Elizabeth Hicks, executive director of student financial services at the Massachusetts Institute of Technology, was one of several negotiators who asked the department to hold off on issuing a state-authorization rule until it could consult with state regulators, who were not represented among the 31 negotiators from outside the department.
“Many of us feel you are trying to leverage institutions to regulate states,” said Ms. Hicks. “That’s disingenuous.”
What do you get for this massive growth in regulatory language? Russ Poulin from WCET, who was one of the negotiators and has provided great insight into the process, stated in a comment to the Chronicle article:
The objection of most negotiators was not bureaucracy, but meaningless bureaucracy. The Department’s proposal would have forced institutions to lobby states (in which they serve students) to change their approval processes to a process that would not be substantially different than what they do now. This would not improve consumer protection. It would throw the status of hundreds of thousands of students into question while states decide if they would make the necessary changes and what changes they would make. Yes, there was a roll-out period, but uncertainty would remain. Why disrupt the lives of students to implement a process that would result in the same approval outcome?
I am sure that many individuals within the DOE truly wanted to reach consensus within negotiated rulemaking, but the process for doing so was flawed from the beginning. The process worked as designed, and no consensus was reached. Now the DOE has the discretion to introduce the proposed language it wants or even to drop the subject.
The shame of this is that there really is a problem to be addressed. eCampusNews described today how Ashford University agreed to a $7.25 million settlement and revise marketing practices based on a state of Iowa lawsuit. One former student commented:
Pat Kean, a military veteran from Madrid and former Ashford College of Education student, said he used higher education funds earned through his service to pay for online classes, only to discover in his final days as a student that his teaching degree wasn’t valid and his credits weren’t transferrable. Even the land-based campus in Clinton wouldn’t accept his credits, he said.
Students do need to have pathways, including via states, to address misleading marketing practices and poor quality. The process seems to have worked here, even without State Authorization, partially as students in the Ashford home state of Iowa complained. But where would students in Oregon complain? This is the rationale for State Authorization.

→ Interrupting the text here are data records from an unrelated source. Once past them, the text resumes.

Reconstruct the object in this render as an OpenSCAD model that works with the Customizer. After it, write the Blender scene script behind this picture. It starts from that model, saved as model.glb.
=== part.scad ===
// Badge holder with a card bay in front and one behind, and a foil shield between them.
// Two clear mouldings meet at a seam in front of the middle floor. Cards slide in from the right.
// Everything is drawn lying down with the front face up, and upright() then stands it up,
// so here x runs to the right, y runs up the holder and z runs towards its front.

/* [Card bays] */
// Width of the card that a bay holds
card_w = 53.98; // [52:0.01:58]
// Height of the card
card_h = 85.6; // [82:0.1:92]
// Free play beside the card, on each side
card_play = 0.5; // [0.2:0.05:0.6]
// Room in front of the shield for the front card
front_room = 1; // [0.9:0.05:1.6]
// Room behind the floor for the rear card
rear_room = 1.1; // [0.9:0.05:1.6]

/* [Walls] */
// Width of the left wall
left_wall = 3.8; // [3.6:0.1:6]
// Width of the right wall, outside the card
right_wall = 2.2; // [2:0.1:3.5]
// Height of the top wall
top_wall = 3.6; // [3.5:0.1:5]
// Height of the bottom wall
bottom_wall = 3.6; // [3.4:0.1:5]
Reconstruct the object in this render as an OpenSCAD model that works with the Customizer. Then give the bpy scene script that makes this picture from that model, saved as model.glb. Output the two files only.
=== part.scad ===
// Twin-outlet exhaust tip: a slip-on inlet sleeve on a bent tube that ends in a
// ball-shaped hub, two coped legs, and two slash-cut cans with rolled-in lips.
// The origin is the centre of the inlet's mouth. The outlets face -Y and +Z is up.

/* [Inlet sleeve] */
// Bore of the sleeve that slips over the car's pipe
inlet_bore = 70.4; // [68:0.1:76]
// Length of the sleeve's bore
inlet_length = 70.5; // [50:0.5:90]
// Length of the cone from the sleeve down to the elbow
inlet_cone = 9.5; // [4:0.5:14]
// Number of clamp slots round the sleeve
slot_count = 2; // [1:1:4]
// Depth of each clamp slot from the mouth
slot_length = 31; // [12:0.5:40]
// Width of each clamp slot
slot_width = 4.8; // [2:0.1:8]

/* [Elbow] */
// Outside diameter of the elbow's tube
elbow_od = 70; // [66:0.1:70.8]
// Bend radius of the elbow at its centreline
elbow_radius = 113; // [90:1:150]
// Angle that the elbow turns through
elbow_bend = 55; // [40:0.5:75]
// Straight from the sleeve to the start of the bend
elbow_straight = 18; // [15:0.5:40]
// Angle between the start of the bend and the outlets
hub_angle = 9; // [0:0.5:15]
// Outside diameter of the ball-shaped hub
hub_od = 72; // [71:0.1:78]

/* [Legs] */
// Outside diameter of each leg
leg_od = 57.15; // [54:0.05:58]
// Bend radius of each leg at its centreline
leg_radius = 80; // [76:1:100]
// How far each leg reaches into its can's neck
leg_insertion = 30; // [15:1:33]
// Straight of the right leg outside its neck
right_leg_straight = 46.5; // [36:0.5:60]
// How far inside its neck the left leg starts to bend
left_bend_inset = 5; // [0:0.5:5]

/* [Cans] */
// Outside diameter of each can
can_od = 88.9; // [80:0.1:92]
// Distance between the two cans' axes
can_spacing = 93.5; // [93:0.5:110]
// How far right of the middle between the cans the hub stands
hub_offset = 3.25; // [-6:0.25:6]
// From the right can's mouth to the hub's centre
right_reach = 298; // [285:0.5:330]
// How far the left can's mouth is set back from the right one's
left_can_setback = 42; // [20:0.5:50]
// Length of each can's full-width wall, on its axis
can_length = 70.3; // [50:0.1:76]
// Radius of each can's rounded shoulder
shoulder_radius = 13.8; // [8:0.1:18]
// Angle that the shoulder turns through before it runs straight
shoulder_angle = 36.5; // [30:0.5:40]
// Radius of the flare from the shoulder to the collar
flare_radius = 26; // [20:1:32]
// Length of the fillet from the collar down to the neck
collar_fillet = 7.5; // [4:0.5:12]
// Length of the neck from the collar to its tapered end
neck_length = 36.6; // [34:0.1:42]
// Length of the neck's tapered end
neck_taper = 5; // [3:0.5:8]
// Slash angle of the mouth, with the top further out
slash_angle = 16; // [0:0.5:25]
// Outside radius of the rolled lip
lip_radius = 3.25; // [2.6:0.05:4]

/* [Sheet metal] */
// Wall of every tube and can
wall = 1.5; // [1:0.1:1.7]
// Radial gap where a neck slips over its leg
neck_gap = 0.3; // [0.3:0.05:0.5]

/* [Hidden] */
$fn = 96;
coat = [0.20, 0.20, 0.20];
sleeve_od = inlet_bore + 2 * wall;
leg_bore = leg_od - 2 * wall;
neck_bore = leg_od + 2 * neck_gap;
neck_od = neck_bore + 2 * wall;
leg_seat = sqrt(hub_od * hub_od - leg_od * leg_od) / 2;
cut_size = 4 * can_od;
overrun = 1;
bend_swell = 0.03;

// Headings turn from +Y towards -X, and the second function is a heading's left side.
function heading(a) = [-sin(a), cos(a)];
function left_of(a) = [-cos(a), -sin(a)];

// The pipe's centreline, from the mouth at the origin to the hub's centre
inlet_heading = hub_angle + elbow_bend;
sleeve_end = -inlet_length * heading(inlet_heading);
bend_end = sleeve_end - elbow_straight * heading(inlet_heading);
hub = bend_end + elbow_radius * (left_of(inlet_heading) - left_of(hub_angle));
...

Despite the exclusion of state regulators in the negotiated rulemaking process and the last-minute changes to requirements on state regulators, the DOE has actually been forthright in their intention to force states to ramp up “active” oversight. From the Federal Register in 2010 (see page 34813, left column):
Upon further review, we believe the better approach is to view the State approval to offer postsecondary educational programs as a substantive requirement where the State is expected to take an active role in approving an institution and monitoring complaints from the public about its operations and responding appropriately.
In other words, there is a problem to be solved, and the intent to place new regulatory requirements on the states themselves has been known. What is unfortunate is the process that A) grew regulatory language by a factor of 25, B) still excluded key input from affected parties, and C) predictably failed to reach consensus.